Opern

http://musikzen.blogspot.com, 30. April 2010
Le rôle dévolu à l’orchestre contribue aussi à ce parallèle: il indique ce que les personnages ne peuvent pas montrer, il dit ce que les voix n’osent pas exprimer ; son discours est cryptique comme les livres de Nietzsche. L’orchestre est comme le dédoublement d’Elektra, dans une puissance qui la dépasse et en laquelle elle se reconnaît pourtant : « Si je n’entends pas cette musique, elle vient de moi ! » chante-t-elle. La production reprise par le Théâtre du Capitole, avec la magistrale direction d’Hartmut Haenchen et dans une mise en scène de son ancien directeur Nicolas Joël, honore cette interprétation de l’œuvre, elle la suggère.
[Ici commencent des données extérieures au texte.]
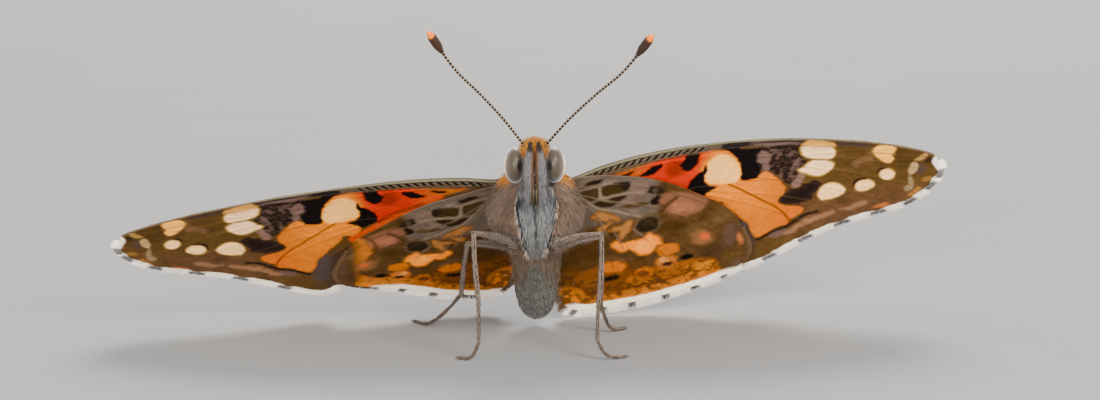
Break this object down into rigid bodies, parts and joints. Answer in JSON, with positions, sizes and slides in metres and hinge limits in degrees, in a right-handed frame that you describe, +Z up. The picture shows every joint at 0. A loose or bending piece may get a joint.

La transposition de la tragédie de Sophocle à l’époque de Strauss rend cet opéra presque élégant et montre les horreurs qui peuvent se cacher derrière une certaine beauté plastique. Susan Bullock est particulièrement convaincante dans son interprétation scénique et notamment sa gestuelle lors de sa « danse de mort » à la fin. Elle n’échappe pas à la difficulté d’ajuster sa voix à la puissance de l’orchestre, comme tous les autres chanteurs, mais elle convainc par la force tragique qu’elle invente à chaque étape de cette histoire de conjugicide et de matricide. La Halle aux grains, où sont donnés les spectacles du Capitole en cours de rénovation, contribue par sa disposition géographique à cette ressemblance nietzschéenne : le public s’y découvre partie prenante d’un chœur, d’où sortent tour à tour Oreste et Clytemnestre.